The movement of the round metal tables was also observed in the circular plaza. As shown in Figure 17, this was the only scenario in which the round metal table was observed to move significantly. Two people moved the table, with one person sitting on the floor as the base point. The stool were then gathered around the table to create the scene. Therefore, it can be seen that having a base point is important for furniture movement.

From the above, it can be seen that in Building No. 7 of the Setagaya Campus of Tokyo City University, the needs and territorial behavior of users are closely interrelated with furniture planning, resulting in dynamic and rich spaces. Within this space, the presence of small and lightweight furniture, along with the flexibility in furniture arrangements, encourage users to take the initiative. The observation of results obtained using the video camera offers insights into user autonomy within the space. By conducting the experiment using a video camera, it was possible to continuously capture people’s activities in the space, enabling a detailed study of users’ spatial formation. Additionally, as it is possible to record user activities simultaneously, the influence of each activity, such as interference from different groups, can be understood.

4.2. Discussion of Singular Activities

During this five-day experiment, five types of idiosyncratic activities were identified, as shown in Figure 18. We believe that such data were facilitated by the ability to record a space closely resembling typical situations using a video camera. The following are examples of unusual behaviors.

• Guitar practice;
• Table games;
• Moving the sofa significantly;
• Sitting on the floor;
• Using a bench as a table.

This indicates that users have unrestricted and independent access to the space. We attribute this to the influence of user autonomy, facilitated by the movable furniture, on the overall space. The freedom to rearrange furniture encourages users to engage with the entire space proactively, therefore reducing barriers to entry.

Based on the above, we believe it is important to provide opportunities for users to use spaces that promote their independence in common areas through spatial configurations and movable furniture.

Figure 18. Unusual behaviors.

Figure 18. Unusual behaviors.

4.3. Consideration with “Open Pose”

To provide a more objective assessment of human activity, persons were detected using “Open Pose” from the video camera footage, and a stay distribution table was generated. The video cameras were positioned at locations K and L.

As shown in Figure 19, the distribution of stayers in the living zone revealed a consistent pattern across each day, despite some deviations in the furniture arrangement. The red dots indicate the locations where users stayed.

Figure 19 shows that in the tatami area, the stayers were mainly concentrated near the desk in the center of the room, with their distribution extending towards the sofas. This pattern was evident on 15 December 2023, when the distribution of stayers in the tatami area tended to spread towards the upper left. Given this trend of stayers’ distribution moving towards the sofa area from the tatami area, it can be inferred that the tatami area tends to be used in conjunction with the sofa area.
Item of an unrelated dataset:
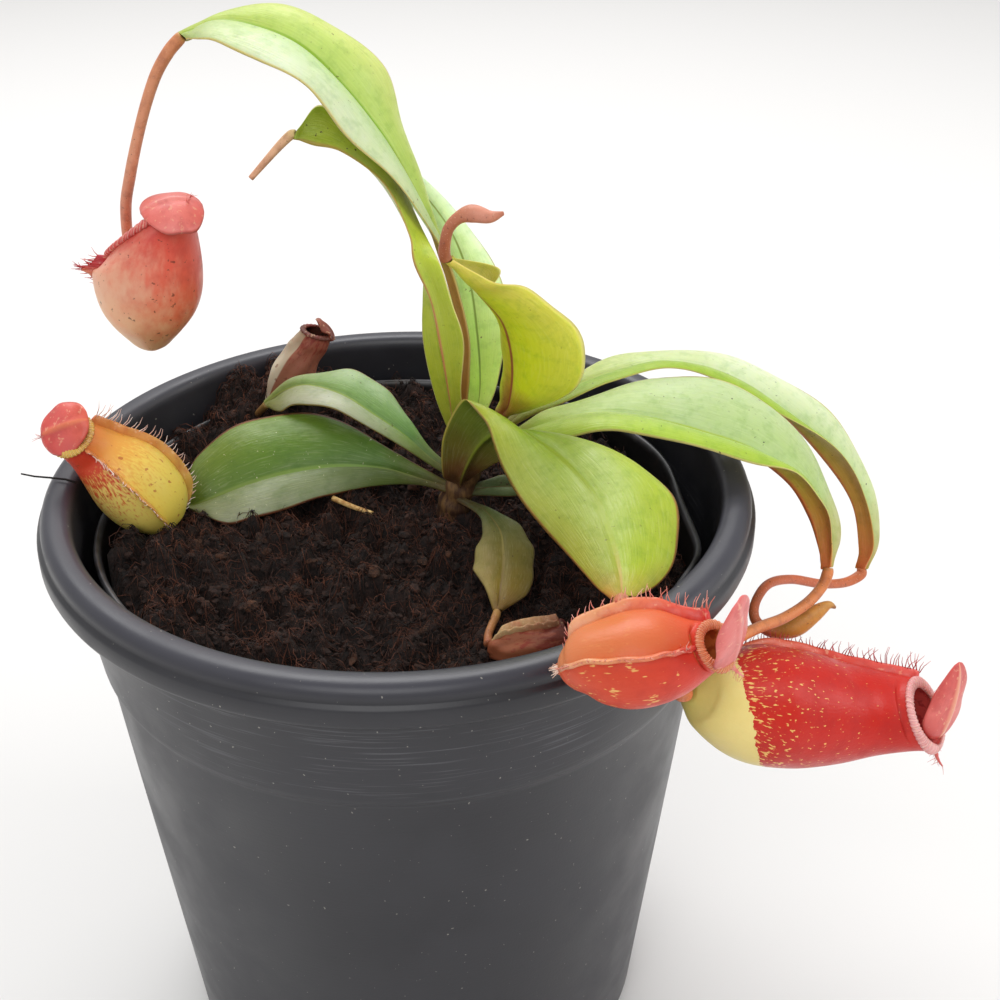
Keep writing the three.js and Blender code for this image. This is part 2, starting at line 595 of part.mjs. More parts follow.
// ---- tendrils: each runs on from a leaf tip; stations are [x, y, z, radius] -------------------------------
const TENDRILS = {
  tall: [[-35.7, 29, 176.4, 1.05], [-37.6, 29, 174.4, 1.05], [-40, 29, 170.8, 1], [-42.2, 28.4, 165.8, 0.95],
    [-44.4, 28.4, 159.8, 0.95], [-46.6, 29.6, 153.4, 1], [-49, 33, 146.2, 1], [-50.2, 36.4, 137, 1],
    [-49.4, 36.4, 128.2, 1], [-47.8, 33, 122.6, 1], [-46.4, 28.8, 121.8, 1.1]],
  upright: [[-17.8, 25.2, 161.8, 0.8], [-19.4, 25.2, 160.4, 0.75], [-21.4, 24.8, 158.4, 0.65], [-25, 24.4, 154.6, 0.5]],
  rear: [[-3.6, 39.4, 155.9, 0.7], [-5, 40, 158, 0.6], [-5.5, 40.5, 160.3, 0.5], [-5, 41, 162, 0.4]],
  young: [[8.7, -9.7, 154.4, 0.95], [8.9, -10.5, 156.7, 0.85], [9.5, -11, 159, 0.85], [11, -11.5, 160.8, 0.95],
    [13, -12, 161.6, 1.35], [15.5, -12.5, 161.3, 0.95], [17.5, -13, 162, 0.3]],
  right: [[73.4, -5.1, 94.2, 1], [72.4, -6.4, 92.4, 0.95], [69.5, -9.5, 91.2, 0.95], [64.7, -14, 91.2, 0.95],
    [59.5, -20, 93.6, 0.95], [54.6, -26, 95.6, 1], [49.4, -32, 97, 1], [45.6, -36.2, 95.6, 1.05],
    [45, -36.6, 93, 1.15], [45.9, -34.8, 91.5, 1.3]],
  far_right: [[84.7, 14.4, 81, 1], [81.5, 12.5, 80.6, 0.9], [76, 8.5, 83, 0.85], [69.5, 4, 87, 0.85],
    [64.4, -1, 89.4, 0.85], [61.6, -5, 88.4, 0.85], [61.2, -7.5, 86.6, 0.9], [63, -8.8, 85.2, 1],
    [65.2, -9, 85, 1.4], [68, -9, 86, 1.9], [71, -8.6, 88.2, 1.5], [73.4, -8.2, 89.8, 0.8], [74.8, -8, 89.2, 0.25]],
  front: [[34.4, -43, 114.4, 1.3], [33.6, -46, 114.6, 1], [32.2, -48.6, 114.2, 0.9], [30.4, -50.6, 113.2, 0.85],
    [28.2, -52.4, 112.1, 0.8], [26.4, -54.2, 111.6, 0.8], [25.2, -55.7, 112.2, 0.9]],
  left_low: [[-39.2, 6.8, 100.7, 0.5], [-39.3, 5.6, 100.6, 0.5], [-39.5, 4, 100.6, 0.5], [-39.4, 2.6, 100.6, 0.5]],
  back_left: [[-27, 29.8, 108.7, 0.75], [-28.2, 31.8, 106.8, 0.65], [-29.2, 34, 105, 0.65], [-28.9, 35.6, 104.3, 0.75],
    [-28.2, 36, 104.6, 0.85]],
  withered: [[16.4, -26.4, 100.5, 0.7], [15.8, -28.6, 100.4, 0.65], [15.2, -31, 100.1, 0.65], [15.2, -33.2, 99.9, 0.75]],
};
for (const [name, stations] of Object.entries(TENDRILS)) {
  const tip = LEAVES[name].stations.at(-1)[0];
  const start = v3(tip).lerp(v3(stations[0]), TENDRIL_GAP / v3(tip).distanceTo(v3(stations[0])));
  const run = [[start.x, start.y, start.z, stations[0][3]], ...stations.slice(1)];
  place(`tendril_${name}`, tube(run, Math.round(stations.length * 1.7)), TENDRIL_SKIN);
}

// ---- pitchers -----------------------------------------------------------------------------------------
const PITCHERS = {
  right: {
    look: PITCHER_RED, front: [0, -0.1, 1], tilt: 0.42, lip: 0.9, sides: 14, steps: 9,
    axis: [[46.7, -33.3, 90.6, 1.5], [48.4, -32.2, 89.6, 4], [51.3, -31, 87.8, 6.4], [57.9, -27, 83.5, 9.6],
      [65.2, -24, 80, 9.9], [72.6, -22, 77.8, 8.9], [79.6, -21.4, 77.3, 7.4], [85.2, -22, 77.5, 6.3], [88, -23.4, 78, 5.6]],
    wing: { angle: 0.673, height: 1.4, tooth: 1, teeth: 13, from: 0.3 },
    lid: { length: 16, width: 12.5, lift: 0.3, reach: -2, dome: 1.4, turn: -0.45 },
  },
  front: {
    look: PITCHER_RED, front: [0, -0.25, 0.97], tilt: 0.35, lip: 0.8,
    axis: [[25.5, -57.1, 113.4, 1.3], [27, -57.7, 114.2, 3.4], [29.4, -58, 115.1, 5.1], [34.5, -58.1, 115.5, 6.6],
      [40, -57.4, 116.1, 6], [44.2, -57.4, 117.4, 4.2], [45.8, -58.6, 118.2, 3.9]],
    wing: { angle: 0.785, height: 1.6, tooth: 1, teeth: 9, from: 0.12 },
    lid: { length: 12.6, width: 8.8, lift: 0.45, reach: -1.4, dome: 0.9, turn: 0 },
  },
  tall: {
    look: PITCHER_ORANGE, front: [-0.85, 0.5, 0], tilt: 0.62, lip: 0.8,
    axis: [[-46, 27.1, 122.9, 1.3], [-45.4, 25.2, 126.4, 4.6], [-44.8, 24, 131.8, 8.3], [-44.2, 23.6, 137.4, 9.4],
      [-43.6, 24, 142.6, 8.7], [-43.2, 24.2, 146.4, 7.4]],
    wing: { angle: 0.262, height: 1.2, tooth: 0.9, teeth: 5, from: 0.55 },
    lid: { length: 12.6, width: 13, lift: 0.1, reach: -3.4, dome: 2.8, turn: 0 },
  },
  left: {
    look: PITCHER_ORANGE, front: [0.713, -0.404, 0.76], tilt: 0.35, lip: 0.8,
    axis: [[-39.8, 0, 100.8, 1.4], [-40.6, 0, 102.3, 4.2], [-42.6, 0, 105.8, 6.6], [-46.4, 0, 110.8, 7],
      [-50.3, 0, 115.6, 5.4], [-53, 0, 119.2, 4.7]],
    wing: { angle: 0.785, height: 1.4, tooth: 1, teeth: 9, from: 0.2 },
    lid: { length: 12.6, width: 10.6, lift: 0.16, reach: -1.5, dome: 1, turn: 0 },
  },
  back_left: {
    look: PITCHER_DRY, front: [-1, -0.3, 0.4], tilt: 0.3, lip: 0.5, sides: 8, steps: 5,
    axis: [[-27.4, 36.1, 105.5, 1], [-26, 36.2, 107, 2.4], [-23, 37, 111.4, 3.9], [-20, 38, 116, 3.5],
      [-17.6, 38.6, 119.6, 2.9]],
    lid: { length: 5.4, width: 5, lift: 0.35, reach: -0.6, dome: 0.5, turn: 0 },
  },
  withered: {
    look: PITCHER_DRY, front: [0, 0.2, 1], tilt: 0.3, lip: 0.4, sides: 8, steps: 5,
    axis: [[15.6, -34, 99.9, 0.9], [16.8, -34.6, 100.2, 2.1], [20, -35, 100.8, 2.9], [24, -35, 101.8, 2.9],
      [27.4, -34.6, 103, 2.3]],
    wing: { angle: 0.393, height: 1.1, tooth: 0, teeth: 3, from: 0.15 },
    lid: { length: 4.4, width: 4, lift: 0.8, reach: -0.7, dome: 0.4, turn: 0 },
  },
};
for (const [name, spec] of Object.entries(PITCHERS)) {
  place(`pitcher_${name}`, toGeometry(pitcher(spec)), spec.look);
}

export default plant;
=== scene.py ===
import math
import random

import bpy
from mathutils import Matrix, Vector, noise


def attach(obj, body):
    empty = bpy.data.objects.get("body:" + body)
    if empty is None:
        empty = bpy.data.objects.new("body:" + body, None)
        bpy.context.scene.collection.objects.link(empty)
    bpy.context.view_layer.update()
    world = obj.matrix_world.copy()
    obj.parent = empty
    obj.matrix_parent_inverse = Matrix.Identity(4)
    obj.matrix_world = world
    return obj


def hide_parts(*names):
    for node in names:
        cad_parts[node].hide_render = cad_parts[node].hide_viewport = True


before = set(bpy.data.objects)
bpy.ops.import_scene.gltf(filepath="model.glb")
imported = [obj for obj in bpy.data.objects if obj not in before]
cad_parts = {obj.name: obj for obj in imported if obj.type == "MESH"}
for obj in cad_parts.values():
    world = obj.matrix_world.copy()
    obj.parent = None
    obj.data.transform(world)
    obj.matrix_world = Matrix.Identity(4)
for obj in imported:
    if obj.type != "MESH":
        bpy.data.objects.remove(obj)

bpy.ops.object.select_all(action="DESELECT")
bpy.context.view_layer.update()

# ---- Outer pot --------------------------------------------------------------------------------
# The plastic pot the plant stands in: charcoal polypropylene, injection moulded in one piece with
# a stepped shoulder and a turned-over rim. Handling has left fine rings of scratches and dust.
MM = 0.001
POT_SIDES = 160
POT_WALL = [
    (43.0, 0.25), (43.6, 0.8), (43.8, 1.6), (45.0, 13.6), (47.4, 37.0), (49.8, 60.6), (52.0, 83.2),
    (52.2, 83.9), (52.5, 84.4), (52.85, 85.0), (53.0, 85.8), (54.2, 95.0), (55.2, 103.2),
    (55.4, 103.9), (55.8, 104.3), (56.6, 104.4), (58.6, 104.4), (59.3, 104.5), (59.8, 104.9),
    (60.0, 105.5), (60.0, 107.7), (59.8, 108.2), (59.35, 108.5), (59.2, 108.8), (59.25, 109.5),
    (59.0, 110.3), (58.5, 110.9), (57.8, 111.3), (57.0, 111.4), (55.8, 111.4), (55.1, 111.2),
    (54.6, 110.7), (54.3, 110.0), (54.2, 109.2), (53.9, 105.0), (53.6, 101.0), (51.2, 86.2),
    (50.8, 84.0), (46.6, 44.0), (42.8, 6.2), (42.3, 4.6), (41.4, 4.0),
]


def srgb(code):
    """The linear colour of a #rrggbb code."""
    parts = [int(code[i:i + 2], 16) / 255 for i in (1, 3, 5)]
    return (*[c / 12.92 if c <= 0.04045 else ((c + 0.055) / 1.055) ** 2.4 for c in parts], 1.0)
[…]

As shown in Figure 20, the actual video shows that the area of one group extended beyond the designated furniture type. We can infer that this behavior is influenced by the proximity of the sofa to the tatami area, with the sofa area being open to the tatami, and the establishment of a central base point by the round table. This also validates the accuracy of the “Open Pose” distribution map.

The aforementioned results show that “Open Pose” can automatically obtain objective data for a long-term experiment using a video camera, facilitating straightforward discussion and analysis based on this data.

5. Conclusions

In contemporary architectural design, the anthropological component–the activity of the user–is important. This trend is essential for designing multi-layered spaces and introducing diversity into a single space. It is particularly evident in the planning of common areas, with many designs prioritizing the free behavior of users in these areas. In such spaces, it is important to consider the architectural elements that influence user behavior and to create spaces that accommodate various activities. Therefore, studying the current space and evaluating it objectively are necessary steps.

Previous studies have considered people’s characteristics regarding movable furniture and their spaces, elucidating the relationship between furniture and people’s activities. However, the results obtained are discontinuous because of the use of activity surveys and questionnaires, rendering them insufficient for comprehensively understanding the entire space.

In this study, we conducted an experiment using video cameras to clarify the relationship between space and human activity. The use of a video camera allowed us to conduct a continuous and extensive experiment compared to previous studies. Furthermore, the use of a video camera offers the advantage of conducting the experiment in a space similar to a normal situation, where research is not being conducted. We consider these points important in the study of architectural spaces.

From the results, we were able to understand the relationship between architecture and people’s activities and gain insight into the formation of user subjectivity through movable furniture. Users acquire subjectivity by using a significant amount of movable furniture. Within this space, users have the freedom to rearrange movable furniture to create the desired space, accommodating the size of their group and their comfort preferences. Through the use of numerous movable pieces of furniture, users have achieved independence.

Additionally, this study documented behaviors that might be avoided in a typical common area, such as playing guitar or sitting on the floor. These activities indicate that users can utilize the space freely and independently. This suggests that the active engagement with furniture influences the overall use of space. In essence, the freedom to move and use furniture acts as a catalyst, encouraging users to engage with the space or take initiative.

Moreover, the “Open Pose” system was used to detect people and generate a user stay distribution chart by inverting it to a plan view using perspective projection transformation, thereby automatically obtaining objective data. The system’s effectiveness was evaluated by comparing it with actual video images. A drawback of using video cameras is the time-consuming confirmation process. Therefore, we verified the feasibility of processing that can be visually comprehended easily using tools such as “Open Pose”. This was used for a portion of the experiment. In the future, we aim to conduct experiments to comprehensively observe human activities throughout the entire space by using “Open Pose” for all of the video image captured.